Exclusively for MB paying members from Gerard Minack of Minack Advisors.
Australia enjoyed two booms over the past 20 years: the well-known once-in-a-century mining boom, as well as an unprecedented boom in banking, borrowing and buying houses. The economy is now struggling with the end of the mining boom. The bear case for Australia is that a mining bust bursts the banking boom.
Australia’s 24 year expansion has run on the back of two booms, in mining and housing/banking. Exhibit 1 shows the rising share of real GDP for both sectors. This under-states the impact of their growth. For mining, it misses the income boost from the sharp rising in the price of mining output, and also the rise in mining-related investment.
For finance and real estate, a focus on ‘real’ output misses the economic impact – and now, in my view, the economic risks – of the associated rise in leverage and house prices. Rising finance sector profits have gone hand-in-hand with a significant rise in economy-wide leverage (Exhibit 2).
Through the 25 year boom banks morphed from handmaidens of industry into brides of the real estate sector: housing finance has risen from under 25% of credit outstanding to over 60% (Exhibit 3). Housing finance for home building – as opposed to buying an established home – has fallen from near 35% of new commitments in the 1970s to 15% now (excluding refinancing of existing loans).
Regardless of whether this was good for the economy, it was clearly good for the banks. For 25 years banks have been in a ‘GDP-plus’ growth boom: housing credit growth has persistently out-paced nominal GDP growth (Exhibit 4).
This was also good for investors. Australian banks have persistently out-performed the broader Australian market and foreign banks. Consequently, the Australian equity market is now dominated by banks (Exhibit 5). The financial sector in aggregate now accounts for 47½% of the ASX200’s market capitalisation.
In my view the combination of high household debt, elevated house prices, and housing-focused banking is now a major economic vulnerability and, clearly, a risk to the Australian equity market.
There are well-rehearsed arguments about whether or not Australia has a housing bubble. I think the major reason why Australian house prices are high has been the willingness and ability of Australians to leverage up to buy homes. Nothing else, in my view, explains the breadth of the bubble.
As is well known, large cities tend to be more expensive than small cities. Australia has expensive large cities by global standards. But the truly jaw-dropping prices are for small- and mid-sized Australian cities. Every city in the Anglo world with a population of less than 100,000 and house prices over five times median income is in Australia (Exhibit 6).
I think it is unlikely that the main reason house prices are high by global standards in, say, Sydney and Melbourne, is because of supply shortages, or foreign buying, or a coastal premium.

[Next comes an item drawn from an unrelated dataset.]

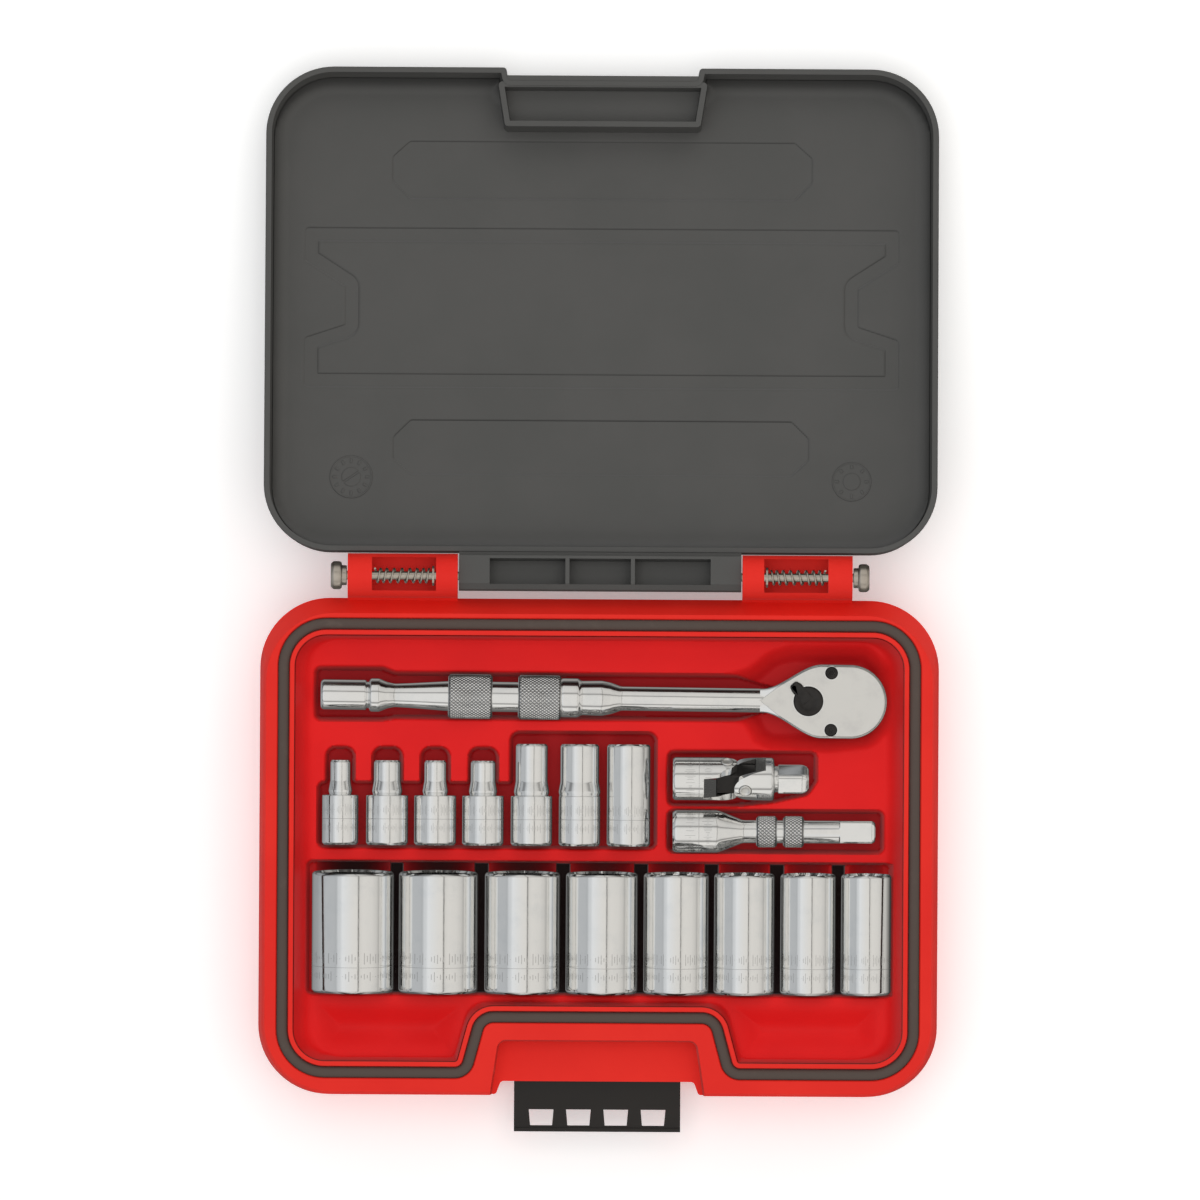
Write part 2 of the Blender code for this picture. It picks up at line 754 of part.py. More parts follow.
def build_sockets():
    """Seven short sockets behind, eight deep sockets in front, openings to the back."""
    for number, (x, radius, neck, length) in enumerate(SHORT):
        made = socket("short_socket_%d" % (number + 1), radius, neck, length, SHORT_STEP)
        made.rotation_euler = (math.radians(-90.0), 0.0, 0.0)
        made.location = (x * MM, SHORT_Y * MM, (SHORT_FLOOR + radius + GAP) * MM)
    for number, (x, radius) in enumerate(DEEP):
        made = socket("deep_socket_%d" % (number + 1), radius, radius, DEEP_LENGTH, 0.0)
        made.rotation_euler = (math.radians(DEEP_TILT - 90.0), 0.0, 0.0)
        made.location = (x * MM, DEEP_Y * MM, DEEP_Z * MM)


# ---- ratchet -----------------------------------------------------------------------------
def head_outline(grow=0.0):
    """The pear-shaped head about its drive axis: a round nose easing into the neck."""
    start, shoulder = -40.0, -3.0
    x = np.linspace(start + 8.0, shoulder, 8)
    t = np.clip((x - start) / (shoulder - start), 0, 1)
    half = 5.0 + (HEAD_R - 5.0) * (3 * t**2 - 2 * t**3) + grow
    angles = np.radians(np.linspace(-80, 80, 13))
    nose = np.stack([np.cos(angles), np.sin(angles)], axis=1) * (HEAD_R + grow)
    low = np.stack([x, -half], axis=1)
    high = np.stack([x, half], axis=1)[::-1]
    return np.concatenate([low, nose, high])


def build_ratchet():
    """Body, cover plate, screws, selector lever, drive gear and its detent ball."""
    frame = empty("ratchet_frame", RATCHET_X, RATCHET_Y, TOOL_Z, (0, 0, RATCHET_TURN))
    levels = [(-1.4, -7.2), (0.0, -5.8), (0.0, 5.6), (-0.6, 6.2)]
    rings = [at_z(head_outline(grow), z) for grow, z in levels]
    body = loft("ratchet_body", rings, CHROME, parent=frame)
    combine(body, handle(frame), "UNION")
    combine(body, rod("gear_well", 9.4, -9.0, -3.8, None, parent=frame), "DIFFERENCE")
    plate = [at_z(head_outline(g), z) for g, z in ((-0.5, 6.5), (-0.5, 7.2), (-1.0, 7.7))]
    plate = loft("cover_plate", plate, CHROME, parent=frame)
    centre = (LEVER_X, 0, 0)
    hole = rod("lever_hole", 6.7, 6.0, 9.0, None, centre, parent=frame)
    combine(plate, hole, "DIFFERENCE")
    for number, y in enumerate((12.0, -12.0)):
        centre = (-7.1, y, 0)
        hole = rod("screw_hole_%d" % number, 3.0, 6.0, 9.0, None, centre, parent=frame)
        combine(plate, hole, "DIFFERENCE")
        well = rod("screw_well_%d" % number, 1.8, 1.0, 9.0, None, centre, count=12, parent=frame)
        combine(body, well, "DIFFERENCE")
        screw = [(1.5, 1.4), (1.5, 6.5), (2.7, 6.5), (2.7, 7.4), (2.3, 7.7)]
        rings = [moved(circle(r, z, 12), *centre) for r, z in screw]
        loft("cover_screw_%d" % (number + 1), rings, OXIDE, parent=frame)
    build_lever(frame)
    build_drive(frame)


LEVER_X = -16.7


def handle(frame):
    """The turned handle: end cylinder, collar, cone, two knurled grips, band and shaft."""
    profile = [
        (5.5, -117.2),
        (6.3, -116.4),
        (6.3, -98.2),
        (5.5, -97.8),
        (5.5, -96.8),
        (7.0, -96.2),
        (7.0, -92.6),
        (4.9, -86.0),
        (6.2, -63.6),
        (9.3, -63.3),
        (9.3, -45.0),
        (6.3, -44.7),
        (6.3, -34.2),
        (9.3, -33.9),
        (9.3, -16.1),
        (6.9, -15.8),
        (7.0, 3.6),
        (5.0, 9.2),
        (5.0, 80.0),
    ]
    rings = [circle(r, x - RATCHET_X, 16, "X") for r, x in profile]
    return loft("ratchet_handle", rings, None, parent=frame)


def build_lever(frame):
    """The selector: a disc in the plate with a thumb tab over it."""
    axis = empty("lever_axis", LEVER_X, 0, 0, (0, 0, 132))
    axis.parent = frame
    lever = rod("selector_lever", 6.3, 6.6, 9.6, OXIDE, parent=axis)
    tab = [(0.0, -2.9), (8.2, -2.9), (9.9, -1.6), (9.9, 1.6), (8.2, 2.9), (0.0, 2.9)]
    rings = [at_z(tab, 8.0), at_z(tab, 9.3)]
    combine(lever, loft("thumb_tab", rings, None, parent=axis), "UNION")


def build_drive(frame):
    """The gear disc under the head with its drive square and ball."""
    rings = [
        square(DRIVE - 0.6, -18.0),
        square(DRIVE, -17.2),
        square(DRIVE, -6.9),
        circle(9.0, -6.9),
        circle(9.0, -4.1),
    ]
    drive = loft("ratchet_drive", rings, CHROME, parent=frame)
    detent("ratchet", drive, (0, -DRIVE + 0.5, -13.0), frame)


def detent(name, tang, centre, parent):
    """A ball sunk in the side of a drive square."""
    for label, radius, look in (("_ball_well", 1.7, None), ("_ball", 1.4, STEEL)):
        profile = [(0.35, -0.97), (0.85, -0.55), (1.0, 0.0), (0.85, 0.55), (0.35, 0.97)]
        rings = [moved(circle(radius * r, radius * z, 8), *centre) for r, z in profile]
        made = loft(name + label, rings, look, parent=parent)
        if not look:
            combine(tang, made, "DIFFERENCE")


# ---- universal joint ---------------------------------------------------------------------
def build_ujoint():
    """Two forked ends on a long block with two pins, rolled in its pocket; X runs to the tang."""
    frame = empty("ujoint_frame", UJOINT_X, UJOINT_Y, TOOL_Z, (UJOINT_ROLL, 0, 0))
    fork_rings = [
        circle(UJOINT_R - 0.5, -30.4, 24, "X"),
        circle(UJOINT_R, -29.9, 24, "X"),
        circle(UJOINT_R, -8.4, 24, "X"),
        circle(UJOINT_R - 0.4, -3.8, 24, "X"),
        circle(1.0, -3.8, 24, "X"),
        circle(1.0, -18.6, 24, "X"),
        square(DRIVE + 0.2, -18.6, 24, "X"),
        square(DRIVE + 0.2, -30.4, 24, "X"),
    ]
    fork = loft("ujoint_socket_yoke", fork_rings, CHROME, closed=True, parent=frame)
    slot = block("socket_yoke_slot", (-17.4, -4.8, -12), (8, 4.8, 12), None, frame)
    combine(fork, slot, "DIFFERENCE")
    trim_arms("socket_yoke", fork, SOCKET_ARM, frame, True)
    tang_rings = [
        circle(UJOINT_R - 0.4, -4.7, 24, "X"),
        circle(UJOINT_R, -0.6, 24, "X"),
        circle(UJOINT_R, 11.4, 24, "X"),
        circle(UJOINT_R - 0.6, 12.0, 24, "X"),
        circle(5.0, 12.2, 24, "X"),
        circle(5.0, 14.0, 24, "X"),
        square(DRIVE, 14.2, 24, "X"),
        square(DRIVE, 26.0, 24, "X"),
        square(DRIVE - 0.7, 26.8, 24, "X"),
    ]
    tang = loft("ujoint_tang_yoke", tang_rings, CHROME, parent=frame)
    slot = block("tang_yoke_slot", (-8, -12, -4.8), (8.6, 12, 4.8), None, frame)
    combine(tang, slot, "DIFFERENCE")
    trim_arms("tang_yoke", tang, TANG_ARM, frame, False)
    detent("ujoint", tang, (21.0, 0, 0.5 - DRIVE), frame)
    middle = block("ujoint_block", (-12.2, -4.5, -4.5), (4.4, 4.5, 4.5), OXIDE, frame)
    for name, x, yoke, sideways in (
        ("socket", UJOINT_PIN_X, fork, True),
        ("tang", 0.0, tang, False),
    ):
        bore = cross_pin(name + "_pin_bore", 2.9, 11.0, None, frame, x, sideways)
        combine(yoke, bore, "DIFFERENCE")
        combine(middle, bore, "DIFFERENCE")
        cross_pin("ujoint_pin_" + name, 2.6, 9.2, STEEL, frame, x, sideways)


def trim_arms(name, yoke, tongue, frame, sideways):
    """Cuts a yoke's arms to tongues with rounded tips, from both of their edges."""
    for label, sign in (("upper", 1), ("lower", -1)):
        edge = [(x, sign * half) for x, half in tongue][::sign]
        cutter = loft(name + "_trim_" + label, [at_z(edge, -12.0), at_z(edge, 12.0)], None, parent=frame)
        if sideways:
            cutter.data.transform(Matrix.Rotation(math.radians(-90.0), 4, "X"))
        combine(yoke, cutter, "DIFFERENCE")


def cross_pin(name, radius, half, look, frame, x, sideways):
    """A pin across the joint at x, along the frame's Y or its Z."""
    made = rod(name, radius, -half, half, look, (x, 0, 0), count=16, parent=frame)
    if sideways:
        made.data.transform(Matrix.Rotation(math.radians(-90.0), 4, "X"))
    return made


# ---- extension bar -----------------------------------------------------------------------
def build_extension():
    """The short extension: socket end, taper, two knurled bands and a square tang."""
    axis = empty("extension_frame", 0, EXTENSION_Y, TOOL_Z)
    profile = [
        (8.9, 31.6),
        (8.9, 50.4),
        (4.8, 60.6),
        (4.8, 66.2),
        (6.6, 66.5),
        (6.6, 74.7),
        (5.0, 75.0),
        (5.0, 77.5),
        (6.6, 77.8),
        (6.6, 86.0),
        (4.8, 86.3),
        (4.8, 101.0),
    ]
    rings = [square(DRIVE + 0.2, 42.0, 24, "X"), square(DRIVE + 0.2, 31.1, 24, "X")]
    rings += [circle(8.3, 31.1, 24, "X")]
    rings += [circle(r, x, 24, "X") for r, x in profile]
    rings += [square(DRIVE, x, 24, "X") for x in (101.4, 115.5)]
    rings += [square(DRIVE - 0.7, 116.3, 24, "X")]
    bar = loft("extension_bar", rings, CHROME, parent=axis)
    detent("extension", bar, (109.5, 0, 0.5 - DRIVE), axis)


build_base()
build_tray()
build_gasket()
build_lid()
build_latch()
build_hinge_pin("left", -1)
build_hinge_pin("right", 1)
build_ratchet()
build_ujoint()
build_extension()
build_sockets()
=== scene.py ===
# %% [markdown]
# # A socket wrench set in its case
#
# The object is a hinged plastic case with a moulded tray, a ratchet, a universal joint, a short
# extension and fifteen sockets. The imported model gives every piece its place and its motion.
# This lesson keeps that frame and gives the set its finished surfaces: each new piece is worked
# out as arrays of points and rides on the body it belongs to. Lengths are written in
# millimetres and turned into metres where a mesh is made.

import math

import bmesh
import bpy
import numpy as np
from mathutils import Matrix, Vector


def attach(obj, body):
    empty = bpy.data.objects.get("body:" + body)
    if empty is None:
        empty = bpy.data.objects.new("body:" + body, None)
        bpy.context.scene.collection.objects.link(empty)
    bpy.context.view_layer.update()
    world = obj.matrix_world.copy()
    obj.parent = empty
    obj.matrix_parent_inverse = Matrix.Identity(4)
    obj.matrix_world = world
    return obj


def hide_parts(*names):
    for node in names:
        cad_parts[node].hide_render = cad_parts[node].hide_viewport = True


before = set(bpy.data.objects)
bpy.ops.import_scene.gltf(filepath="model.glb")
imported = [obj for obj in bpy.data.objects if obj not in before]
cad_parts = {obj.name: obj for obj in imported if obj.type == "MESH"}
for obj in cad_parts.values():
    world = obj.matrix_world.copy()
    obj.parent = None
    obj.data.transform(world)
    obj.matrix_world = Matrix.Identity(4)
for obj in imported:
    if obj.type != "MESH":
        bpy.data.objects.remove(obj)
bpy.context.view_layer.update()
MM = 0.001

# %% [markdown]
# ## Outlines and skins
#
# Most of the case is one cross-section carried round a rounded outline. The outline could be
# drawn as a curve with a bevel, but then its corners could not change radius from level to
# level. Here each level is worked out on its own: straight sides are moved outwards by a
# distance, and arcs join them.


# %% Rounded outline
def outline(corners, radii, grow=0.0, steps=14):
    """An anticlockwise outline with arcs at its corners, every side moved outwards by grow.

    Two moved sides meet at p + grow (n0 + n1) / (1 + n0.n1). The arc starts radius times
    tan(turn / 2) before that point; its centre lies one radius inside the first side.
    """
    points = np.asarray(corners, float)
    along = np.roll(points, -1, axis=0) - points
    along /= np.linalg.norm(along, axis=1, keepdims=True)
    out = np.stack([along[:, 1], -along[:, 0]], axis=1)
    d0, n0 = np.roll(along, 1, axis=0), np.roll(out, 1, axis=0)
    meet = points + grow * (n0 + out) / (1 + np.sum(n0 * out, axis=1, keepdims=True))
    cross = d0[:, 0] * along[:, 1] - d0[:, 1] * along[:, 0]
    turn = np.arctan2(cross, np.sum(d0 * along, axis=1))
    side = np.sign(turn)
    radius = np.maximum(np.asarray(radii, float) + side * grow, 0.25)
    start = meet - d0 * (radius * np.tan(abs(turn) / 2))[:, None]
    arm = (side * radius)[:, None] * n0
    centre = start - arm
    t = np.linspace(0, 1, steps) * turn[:, None]
    x = centre[:, :1] + np.cos(t) * arm[:, :1] - np.sin(t) * arm[:, 1:]
    y = centre[:, 1:] + np.sin(t) * arm[:, :1] + np.cos(t) * arm[:, 1:]
    return np.stack([x, y], axis=-1).reshape(-1, 2)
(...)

But it is totally implausible that those factors explain why Australia’s small cities are so expensive. Supply shortages in Bendigo? Foreign buying in Dubbo? Ballarat is coastal? These ‘cities’ average just under 70,000 inhabitants and an average median house price to median income ratio of 5.3 times. That is more expensive than all but 14 of the 74 non-Australian Anglo cities with a population over 1mn.

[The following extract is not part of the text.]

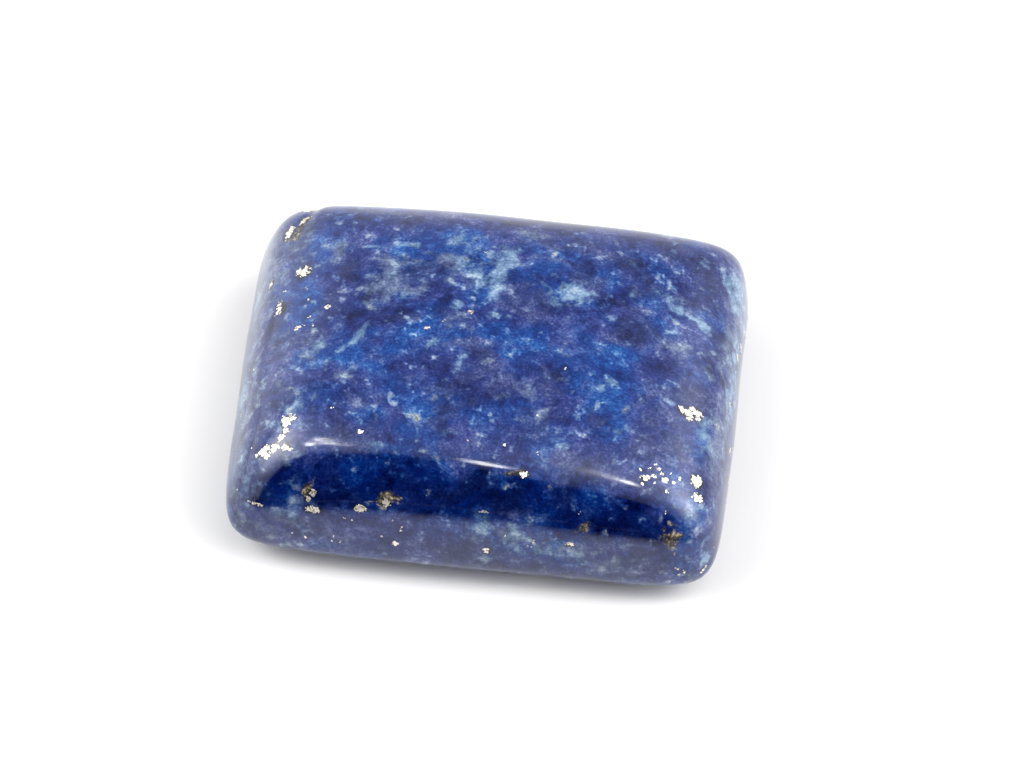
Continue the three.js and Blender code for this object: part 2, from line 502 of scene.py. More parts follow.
VIOLET = (  # lavender to violet grey
    spots_on(TOP, [
        (0.0, 8.0, 9.0, 1.2, 0.8, -2), (-7.0, 4.4, 1.5, 0.5), (-9.0, -0.6, 0.7, 0.6, 0.7),
        (-9.9, -4.0, 0.8, 2.6, 0.8), (2.0, 1.6, 1.2, 1.0, 0.7), (0.3, -3.0, 1.8, 1.0),
        (4.0, -3.8, 0.8, 1.3, 0.7), (7.7, 1.4, 1.5, 1.3, 0.8), (10.0, -3.6, 2.0, 3.6, 0.9),
        (0.0, -6.3, 2.4, 0.7, 0.7, -5), (8.5, -7.6, 2.5, 0.7, 0.9, -8), (-7.5, -5.6, 1.6, 0.9, 0.6),
    ])
    + spots_on(FRONT, [
        (-4.0, 3.4, 5.0, 1.0, 0.8), (9.0, 3.4, 3.0, 1.2, 0.8), (3.0, 2.2, 5.0, 0.8, 0.7),
    ])
    # painted reflection: these large spots make the whole left and right walls paler and greyer, standing
    # in for the bright floor that the polish mirrors there
    + spots_on(LEFT, [
        (0.0, 4.6, 9.0, 2.2),
    ])
    + spots_on(RIGHT, [
        (0.0, 4.5, 9.0, 2.0, 0.9),
    ])
)
NIGHT = (  # dark navy
    spots_on(TOP, [
        (-3.3, 2.5, 0.45, 0.35), (-6.3, 1.7, 0.7, 0.4), (-7.6, 2.9, 0.8, 0.5), (-8.1, 2.0, 0.5, 0.4, 0.8),
        (-7.0, 0.4, 0.8, 0.3, 1, 20), (-4.9, 0.4, 0.8, 0.4, 0.8), (-2.7, -2.8, 0.7, 0.4),
        (-4.4, -2.9, 0.5, 0.35), (-7.6, -3.0, 0.4, 0.5, 0.7), (-2.4, 7.2, 1.2, 0.3, 0.6),
        (5.7, 2.6, 0.4, 0.6), (6.7, 5.3, 0.9, 0.6, 0.9), (7.4, 0.9, 0.8, 0.4, 0.8),
        (4.4, 5.0, 1.3, 0.5, 0.7), (11.3, 0.0, 0.35, 0.6, 0.8), (2.7, -1.9, 0.9, 0.4, 0.6),
        (0.5, -4.3, 1.6, 0.6, 0.6), (9.0, -0.7, 0.9, 0.4, 0.6), (-11.2, -1.0, 0.15, 2.5, 0.6, -4),
        (4.5, 8.5, 3.5, 0.7, 0.8, -6), (2.4, 7.7, 2.4, 0.5, 0.6, -8), (-1.2, 1.95, 0.4, 0.3, 0.6),
        (-0.3, -1.6, 0.6, 0.5, 0.6), (1.6, -3.25, 0.4, 0.3, 0.6), (7.4, -6.2, 0.6, 0.3, 0.6, -20),
    ])
    + spots_on(FRONT, [
        (-10.0, 3.6, 1.4, 0.6, 0.6), (-6.2, 5.4, 0.7, 0.4, 0.7), (7.4, 5.2, 2.2, 0.5, 0.7),
        (-9.7, 5.7, 0.6, 0.4, 0.6),
    ])
)
RUST = (  # brown and dark gold, round the pyrite
    spots_on(TOP, [
        (2.3, -8.0, 0.45, 0.18), (-10.4, 6.9, 0.3, 0.9, 0.7, -25),
    ])
    + spots_on(FRONT, [
        (-7.95, 5.6, 0.3, 0.35, 0.7), (-4.1, 5.9, 0.5, 0.4, 0.8), (-10.6, 4.6, 0.3, 0.12, 0.7),
        (10.35, 5.1, 0.6, 0.45), (5.9, 5.4, 0.3, 0.3, 0.8), (10.0, 5.6, 0.4, 0.2, 0.6),
    ])
)
PAINTED_SHOULDER_SHADE = (  # painted shade: the base colour darkened along the front shoulder, where the polish faces the dark front
    spots_on(FRONT, [
        (-10.4, 4.6, 0.6, 0.6, 0.7), (-10.0, 5.2, 0.9, 0.8, 0.9), (-9.2, 5.6, 1.2, 0.9, 0.9),
        (-7.6, 5.9, 1.6, 1.25), (-5.2, 6.2, 1.8, 1.4), (-2.6, 6.4, 1.8, 1.35), (0.0, 6.5, 1.8, 1.2),
        (2.6, 6.4, 1.8, 1.15), (5.2, 6.2, 1.8, 1.15), (7.6, 5.95, 1.6, 1.1), (9.6, 5.5, 1.2, 0.9, 0.9),
        (9.2, 5.0, 1.1, 0.5, 0.8, -15),
    ])
)
MATRIX_REACH = 1.3  # how far the dark matrix round a cluster reaches, as a share of the cluster
MATRIX_FROM = 8  # grains in the smallest cluster with such a matrix
MATRIX_STRENGTH = 0.8
MARKINGS = {
    "pale": PALE,
    "azure": AZURE,
    "mist": MIST,
    "violet": VIOLET,
    "night": NIGHT,
    # the deep marking: painted shade along the front shoulder, and a few strewn deeper blue patches on the
    # other sides
    "deep": PAINTED_SHOULDER_SHADE,
    "rust": RUST,
}

# Sides that carry few placed markings and have more strewn over them: how far these reach either way along
# the side's first direction, and from where to where along its second.
Strewn = namedtuple("Strewn", "side reach low high")
STREWN_SIDES = [
    Strewn(BACK, 11, 1.5, 6.5),
    Strewn(RIGHT, 9, 1.5, 6.0),
    Strewn(LEFT, 9, 1.0, 4.5),
    Strewn(UNDER, 10, -8.0, 8.0),
]
STREWN_COUNTS = {"pale": 4, "azure": 8, "mist": 4, "violet": 5, "night": 6, "deep": 2, "rust": 1}
STREWN_SMALL = 0.2  # the least half length
STREWN_LARGE = 1.3  # and the greatest
STREWN_SLIM = 0.3  # the least half width, as a share of the half length
STREWN_TURN = 40  # degrees, either way
STREWN_SEED = 5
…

The Australian housing market has appeared expensive for some time. Some have forecast the bubble popping before (guilty, your honour).
My view is that the required catalyst is broad-based job losses. Australia avoided broad-based job losses in 2008-09 and avoided a major housing correction. The obvious potential cause of job losses now is the end of the mining boom. However, that for now remains a risk rather than a forecast: leading indicators of employment (which, to be fair, are not far-sighted) remain reasonable.
This, in turn, suggests that it is too early to expect material weakness in Australia bank stocks. I discussed in a recent note (Sectors In A Low Yield World), how financials tend to out-perform when long-rates fall in ‘normal’ markets. The behaviour changes after a financial crisis. US banks now out-perform when long-end yields are rising. Australia is pre-crisis, and banks continue to offer a high yield. The spread between banks’ dividend yield and the real bond yield remains wide (Exhibit 7). Australian banks are expensive. But before a crisis they may get more expensive if bond yields fall.
Disclosure: I’m selling a house, so don’t want prices to crash for at least 6 weeks.